Data extract:
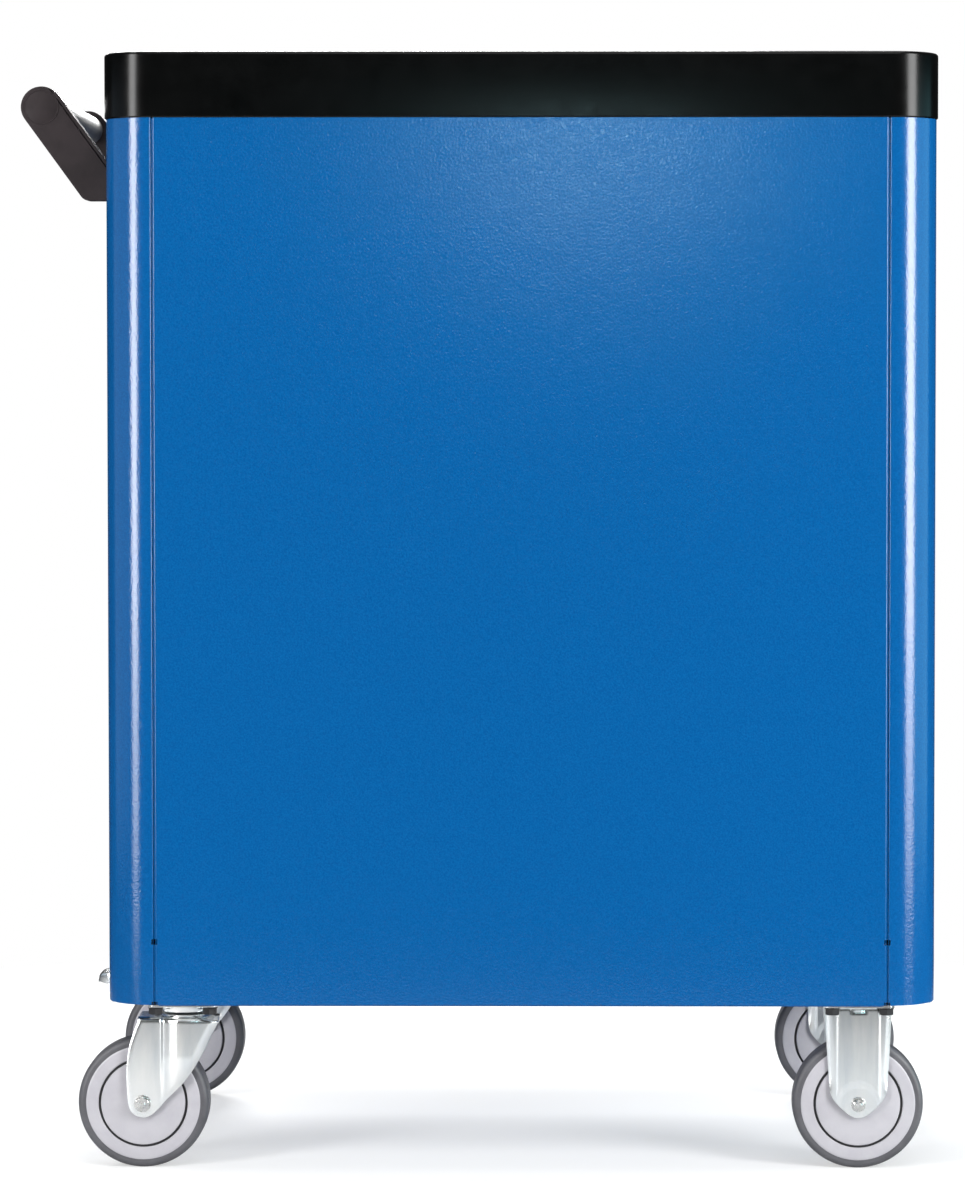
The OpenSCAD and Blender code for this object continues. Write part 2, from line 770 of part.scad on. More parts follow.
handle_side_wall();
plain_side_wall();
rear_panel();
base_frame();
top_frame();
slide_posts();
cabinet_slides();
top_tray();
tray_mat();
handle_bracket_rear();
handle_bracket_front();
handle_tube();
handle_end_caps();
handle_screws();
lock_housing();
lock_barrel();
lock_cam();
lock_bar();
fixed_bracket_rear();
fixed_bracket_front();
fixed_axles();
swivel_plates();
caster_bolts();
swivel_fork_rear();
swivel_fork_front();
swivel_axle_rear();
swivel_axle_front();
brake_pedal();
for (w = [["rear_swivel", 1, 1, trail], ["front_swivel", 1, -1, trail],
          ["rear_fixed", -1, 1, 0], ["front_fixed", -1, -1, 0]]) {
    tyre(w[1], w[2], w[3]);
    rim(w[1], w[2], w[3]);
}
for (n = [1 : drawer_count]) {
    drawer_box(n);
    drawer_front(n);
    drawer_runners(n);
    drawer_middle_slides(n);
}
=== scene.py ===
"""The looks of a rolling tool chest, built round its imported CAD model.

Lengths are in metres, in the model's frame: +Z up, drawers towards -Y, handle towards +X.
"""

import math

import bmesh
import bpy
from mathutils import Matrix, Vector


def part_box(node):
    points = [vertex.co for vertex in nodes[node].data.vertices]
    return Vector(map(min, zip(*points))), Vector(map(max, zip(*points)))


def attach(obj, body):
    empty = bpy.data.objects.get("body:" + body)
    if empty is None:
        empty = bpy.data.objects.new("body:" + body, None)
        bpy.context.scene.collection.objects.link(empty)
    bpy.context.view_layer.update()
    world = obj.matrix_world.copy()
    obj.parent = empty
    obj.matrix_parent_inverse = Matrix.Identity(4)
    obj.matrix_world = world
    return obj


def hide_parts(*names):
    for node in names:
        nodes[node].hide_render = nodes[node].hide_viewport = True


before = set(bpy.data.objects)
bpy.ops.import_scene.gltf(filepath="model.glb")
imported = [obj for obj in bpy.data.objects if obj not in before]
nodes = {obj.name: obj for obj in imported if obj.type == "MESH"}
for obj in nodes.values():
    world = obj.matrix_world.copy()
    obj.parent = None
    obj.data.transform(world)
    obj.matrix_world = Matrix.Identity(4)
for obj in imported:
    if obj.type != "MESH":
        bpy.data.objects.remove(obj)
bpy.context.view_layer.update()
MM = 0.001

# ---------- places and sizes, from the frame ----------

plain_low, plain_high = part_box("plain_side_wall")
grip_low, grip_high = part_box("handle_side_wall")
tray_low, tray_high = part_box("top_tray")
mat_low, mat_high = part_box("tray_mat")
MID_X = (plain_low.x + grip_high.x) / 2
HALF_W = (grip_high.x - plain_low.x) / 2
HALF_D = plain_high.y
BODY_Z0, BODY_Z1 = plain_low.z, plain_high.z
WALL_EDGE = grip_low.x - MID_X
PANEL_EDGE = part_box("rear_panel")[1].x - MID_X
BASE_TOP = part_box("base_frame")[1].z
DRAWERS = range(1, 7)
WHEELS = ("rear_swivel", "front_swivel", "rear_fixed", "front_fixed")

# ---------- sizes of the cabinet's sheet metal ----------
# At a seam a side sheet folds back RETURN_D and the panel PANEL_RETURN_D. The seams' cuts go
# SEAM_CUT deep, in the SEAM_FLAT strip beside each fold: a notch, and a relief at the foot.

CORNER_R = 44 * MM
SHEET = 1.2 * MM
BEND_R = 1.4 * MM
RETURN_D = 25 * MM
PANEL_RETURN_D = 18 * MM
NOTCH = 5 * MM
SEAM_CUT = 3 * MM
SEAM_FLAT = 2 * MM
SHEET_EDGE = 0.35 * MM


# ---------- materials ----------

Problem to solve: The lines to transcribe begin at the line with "bpy.context.scene.collection.objects.link(empty)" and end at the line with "# ---------- places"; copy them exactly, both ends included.

Exercise response:
        bpy.context.scene.collection.objects.link(empty)
    bpy.context.view_layer.update()
    world = obj.matrix_world.copy()
    obj.parent = empty
    obj.matrix_parent_inverse = Matrix.Identity(4)
    obj.matrix_world = world
    return obj


def hide_parts(*names):
    for node in names:
        nodes[node].hide_render = nodes[node].hide_viewport = True


before = set(bpy.data.objects)
bpy.ops.import_scene.gltf(filepath="model.glb")
imported = [obj for obj in bpy.data.objects if obj not in before]
nodes = {obj.name: obj for obj in imported if obj.type == "MESH"}
for obj in nodes.values():
    world = obj.matrix_world.copy()
    obj.parent = None
    obj.data.transform(world)
    obj.matrix_world = Matrix.Identity(4)
for obj in imported:
    if obj.type != "MESH":
        bpy.data.objects.remove(obj)
bpy.context.view_layer.update()
MM = 0.001

# ---------- places and sizes, from the frame ----------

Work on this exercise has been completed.